Having described above several aspects of at least one embodiment, it is to be appreciated various alterations, modifications, and improvements will readily occur to those skilled in the art. Such alterations, modifications, and improvements are intended to be part of this disclosure and are intended to be within the scope of the invention. Accordingly, it is to be appreciated that embodiments of the methods and apparatuses discussed herein are not limited in application to the details of construction and the arrangement of components set forth in the foregoing description or illustrated in the accompanying drawings. The methods and apparatuses are capable of implementation in other embodiments and of being practiced or of being carried out in various ways. Examples of specific implementations are provided herein for illustrative purposes only and are not intended to be limiting. Also, the phraseology and terminology used herein is for the purpose of description and should not be regarded as limiting. The use herein of “including,” “comprising,”“having,”“containing,”“involving, ” and variations thereof is meant to encompass the items listed thereafter and equivalents thereof as well as additional items. References to“or” may be construed as inclusive so that any terms described using“or” may indicate any of a single, more than one, and all of the described terms.

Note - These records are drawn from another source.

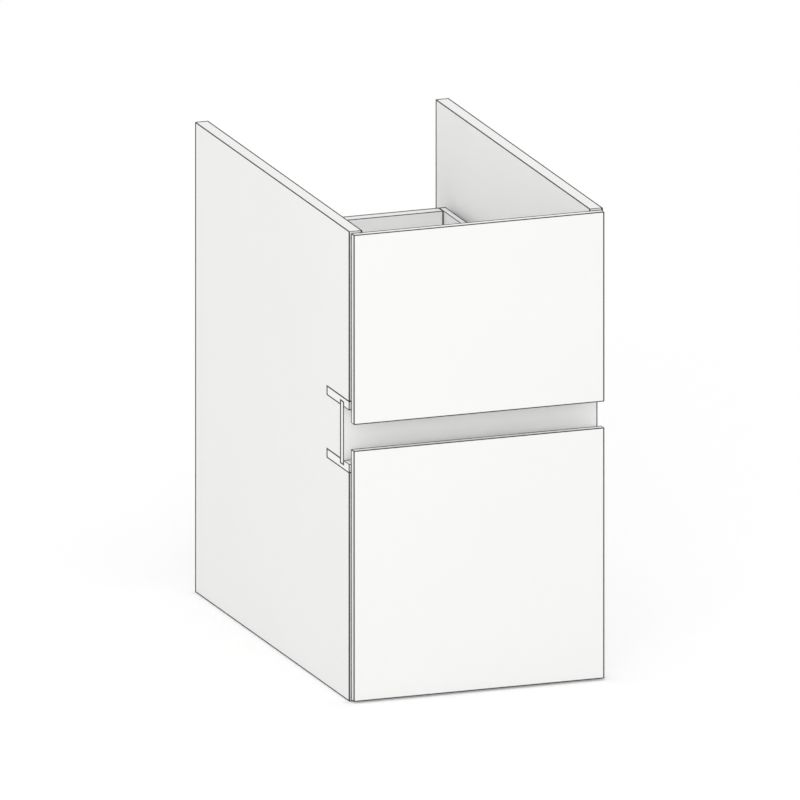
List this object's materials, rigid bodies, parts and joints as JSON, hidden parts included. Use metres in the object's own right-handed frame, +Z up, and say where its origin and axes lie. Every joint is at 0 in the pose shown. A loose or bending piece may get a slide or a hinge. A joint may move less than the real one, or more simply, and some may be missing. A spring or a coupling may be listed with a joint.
{
  "type": "vanity base cabinet",
  "caption": "Narrow wall-hung vanity base cabinet with stacked handle-less drawers, a recessed grip channel and an open top.",
  "frame": {"origin": "on the underside, below the middle of the overall width and depth", "axes": "+Z up, the drawer fronts face -Y and the wall is at +Y, +X to the right seen from the front"},
  "size_m": [0.3, 0.5102, 0.54],
  "materials": {
    "white_board": "melamine faced, matt",
    "front_lacquer": "satin lacquer",
    "white_steel": "powder coated",
    "zinc_steel": "zinc plated",
    "cage_nylon": "moulded nylon",
    "cam_alloy": "die cast",
    "beech_dowel": "turned, bare"
  },
  "bodies": {
    "carcass": {"side_panel_left": "white_board", "side_panel_right": "white_board", "bottom_panel": "white_board", "rear_rail_lower": "white_board", "rear_rail_upper": "white_board", "grip_rail_upper": "front_lacquer", "grip_rail_lower": "front_lacquer", "grip_web": "front_lacquer", "carcass_dowels": "beech_dowel", "cam_bolts": "zinc_steel", "cam_housings": "cam_alloy", "runner_screws": "zinc_steel", "cabinet_member_upper_left": "zinc_steel", "cabinet_member_upper_right": "zinc_steel", "cabinet_member_lower_left": "zinc_steel", "cabinet_member_lower_right": "zinc_steel"},
    "drawer_upper": {"drawer_front_upper": "front_lacquer", "drawer_back_upper": "white_board", "drawer_bottom_upper": "white_board", "front_bracket_screws_upper": "zinc_steel", "back_bracket_screws_upper": "zinc_steel", "bottom_screws_upper": "zinc_steel", "drawer_side_upper_left": "white_steel", "drawer_member_upper_left": "zinc_steel", "front_bracket_upper_left": "white_steel", "back_bracket_upper_left": "white_steel", "drawer_side_upper_right": "white_steel", "drawer_member_upper_right": "zinc_steel", "front_bracket_upper_right": "white_steel", "back_bracket_upper_right": "white_steel"},
    "middle_member_upper_left_body": {"middle_member_upper_left": "zinc_steel"},
    "inner_cage_upper_left_body": {"inner_cage_upper_left": "cage_nylon"},
    "outer_cage_upper_left_body": {"outer_cage_upper_left": "cage_nylon"},
    "middle_member_upper_right_body": {"middle_member_upper_right": "zinc_steel"},
    "inner_cage_upper_right_body": {"inner_cage_upper_right": "cage_nylon"},
    "outer_cage_upper_right_body": {"outer_cage_upper_right": "cage_nylon"},
    "drawer_lower": {"drawer_front_lower": "front_lacquer", "drawer_back_lower": "white_board", "drawer_bottom_lower": "white_board", "front_bracket_screws_lower": "zinc_steel", "back_bracket_screws_lower": "zinc_steel", "bottom_screws_lower": "zinc_steel", "drawer_side_lower_left": "white_steel", "drawer_member_lower_left": "zinc_steel", "front_bracket_lower_left": "white_steel", "back_bracket_lower_left": "white_steel", "drawer_side_lower_right": "white_steel", "drawer_member_lower_right": "zinc_steel", "front_bracket_lower_right": "white_steel", "back_bracket_lower_right": "white_steel"},
    "middle_member_lower_left_body": {"middle_member_lower_left": "zinc_steel"},
    "inner_cage_lower_left_body": {"inner_cage_lower_left": "cage_nylon"},
    "outer_cage_lower_left_body": {"outer_cage_lower_left": "cage_nylon"},
    "middle_member_lower_right_body": {"middle_member_lower_right": "zinc_steel"},
    "inner_cage_lower_right_body": {"inner_cage_lower_right": "cage_nylon"},
    "outer_cage_lower_right_body": {"outer_cage_lower_right": "cage_nylon"}
  },
  "joints": [
    {"name": "drawer_upper_slide", "type": "slide", "parent": "carcass", "child": "drawer_upper", "axis": [0, -1, 0], "range_m": [0, 0.44]},
    {"name": "middle_member_upper_left_slide", "type": "slide", "parent": "carcass", "child": "middle_member_upper_left_body", "axis": [0, -1, 0], "range_m": [0, 0.22]},
    {"name": "inner_cage_upper_left_slide", "type": "slide", "parent": "carcass", "child": "inner_cage_upper_left_body", "axis": [0, -1, 0], "range_m": [0, 0.11]},
    {"name": "outer_cage_upper_left_slide", "type": "slide", "parent": "carcass", "child": "outer_cage_upper_left_body", "axis": [0, -1, 0], "range_m": [0, 0.33]},
    {"name": "middle_member_upper_right_slide", "type": "slide", "parent": "carcass", "child": "middle_member_upper_right_body", "axis": [0, -1, 0], "range_m": [0, 0.22]},
    {"name": "inner_cage_upper_right_slide", "type": "slide", "parent": "carcass", "child": "inner_cage_upper_right_body", "axis": [0, -1, 0], "range_m": [0, 0.11]},
    {"name": "outer_cage_upper_right_slide", "type": "slide", "parent": "carcass", "child": "outer_cage_upper_right_body", "axis": [0, -1, 0], "range_m": [0, 0.33]},
    {"name": "drawer_lower_slide", "type": "slide", "parent": "carcass", "child": "drawer_lower", "axis": [0, -1, 0], "range_m": [0, 0.44]},
    {"name": "middle_member_lower_left_slide", "type": "slide", "parent": "carcass", "child": "middle_member_lower_left_body", "axis": [0, -1, 0], "range_m": [0, 0.22]},
    {"name": "inner_cage_lower_left_slide", "type": "slide", "parent": "carcass", "child": "inner_cage_lower_left_body", "axis": [0, -1, 0], "range_m": [0, 0.11]},
    {"name": "outer_cage_lower_left_slide", "type": "slide", "parent": "carcass", "child": "outer_cage_lower_left_body", "axis": [0, -1, 0], "range_m": [0, 0.33]},
    {"name": "middle_member_lower_right_slide", "type": "slide", "parent": "carcass", "child": "middle_member_lower_right_body", "axis": [0, -1, 0], "range_m": [0, 0.22]},
    {"name": "inner_cage_lower_right_slide", "type": "slide", "parent": "carcass", "child": "inner_cage_lower_right_body", "axis": [0, -1, 0], "range_m": [0, 0.11]},
    {"name": "outer_cage_lower_right_slide", "type": "slide", "parent": "carcass", "child": "outer_cage_lower_right_body", "axis": [0, -1, 0], "range_m": [0, 0.33]}
  ],
  "couplings": [
    {"joint": "middle_member_upper_left_slide", "follows": "drawer_upper_slide", "ratio": 0.5},
    {"joint": "inner_cage_upper_left_slide", "follows": "drawer_upper_slide", "ratio": 0.25},
    {"joint": "outer_cage_upper_left_slide", "follows": "drawer_upper_slide", "ratio": 0.75},
    {"joint": "middle_member_upper_right_slide", "follows": "drawer_upper_slide", "ratio": 0.5},
    {"joint": "inner_cage_upper_right_slide", "follows": "drawer_upper_slide", "ratio": 0.25},
    {"joint": "outer_cage_upper_right_slide", "follows": "drawer_upper_slide", "ratio": 0.75},
    {"joint": "middle_member_lower_left_slide", "follows": "drawer_lower_slide", "ratio": 0.5},
    {"joint": "inner_cage_lower_left_slide", "follows": "drawer_lower_slide", "ratio": 0.25},
    {"joint": "outer_cage_lower_left_slide", "follows": "drawer_lower_slide", "ratio": 0.75},
    {"joint": "middle_member_lower_right_slide", "follows": "drawer_lower_slide", "ratio": 0.5},
    {"joint": "inner_cage_lower_right_slide", "follows": "drawer_lower_slide", "ratio": 0.25},
    {"joint": "outer_cage_lower_right_slide", "follows": "drawer_lower_slide", "ratio": 0.75}
  ]
}
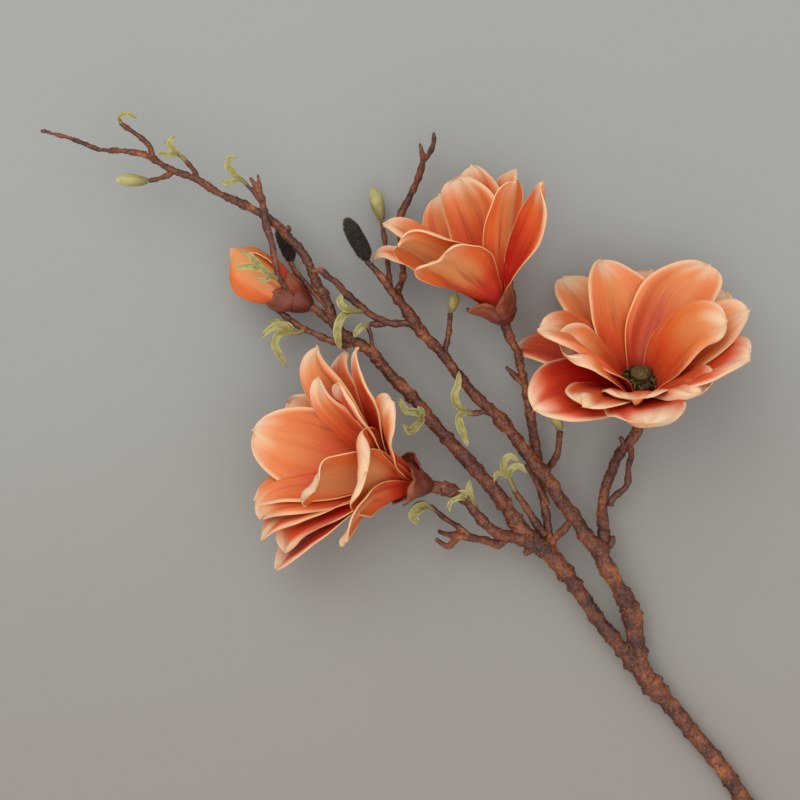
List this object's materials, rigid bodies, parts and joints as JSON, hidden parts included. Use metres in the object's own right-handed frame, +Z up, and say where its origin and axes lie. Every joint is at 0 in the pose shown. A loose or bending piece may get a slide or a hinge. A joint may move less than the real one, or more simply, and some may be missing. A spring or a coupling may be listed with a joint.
{
  "type": "cut magnolia branch",
  "caption": "Cut branch of saucer magnolia lying on its back, with open blooms, a closed bloom, leaf buds, catkins and sprigs of young leaves.",
  "frame": {"origin": "bottom centre of the bounding box, on the surface that the branch lies on", "axes": "+Z up from the surface, +X from the twig tips towards the cut end, +Y towards the upper blooms"},
  "size_m": [0.4995, 0.4972, 0.1201],
  "materials": {
    "bark": "rough knobbly bark with glossy specks",
    "petal": "soft satin",
    "calyx": "smooth satin",
    "centre": "waxy",
    "catkin": "fuzzy matte",
    "leaf": "waxy satin"
  },
  "bodies": {
    "root": {"wood": "bark", "petals_left": "petal", "calyx_left": "calyx", "centre_left": "centre", "petals_top": "petal", "calyx_top": "calyx", "centre_top": "centre", "petals_right": "petal", "calyx_right": "calyx", "centre_right": "centre", "petals_bud": "petal", "calyx_bud": "calyx", "bud_tip": "leaf", "bud_top": "leaf", "bud_middle": "leaf", "bud_right": "leaf", "catkin_low": "catkin", "catkin_high": "catkin", "sprig_tip": "leaf", "sprig_far": "leaf", "sprig_high": "leaf", "sprig_bud": "leaf", "sprig_under": "leaf", "sprig_across": "leaf", "sprig_middle": "leaf", "sprig_left": "leaf", "sprig_limb": "leaf", "sprig_low": "leaf", "sprig_stalk": "leaf", "sprig_below": "leaf"}
  },
  "joints": []
}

The term optical radiation refers generally to an electromagnetic signal that propagates through a given medium, and is not meant to imply any particular characteristic of the light, such as frequency or wavelength, band, coherency, spectral density, quality factor, etc., and may include infrared, visible, and/or ultraviolet electromagnetic radiation, or other non-ionizing electromagnetic radiation conventionally processed in the field of optics.

Accordingly, the foregoing description and drawings are by way of example only, and the scope of the invention should be determined from proper construction of the appended claims, and their equivalents.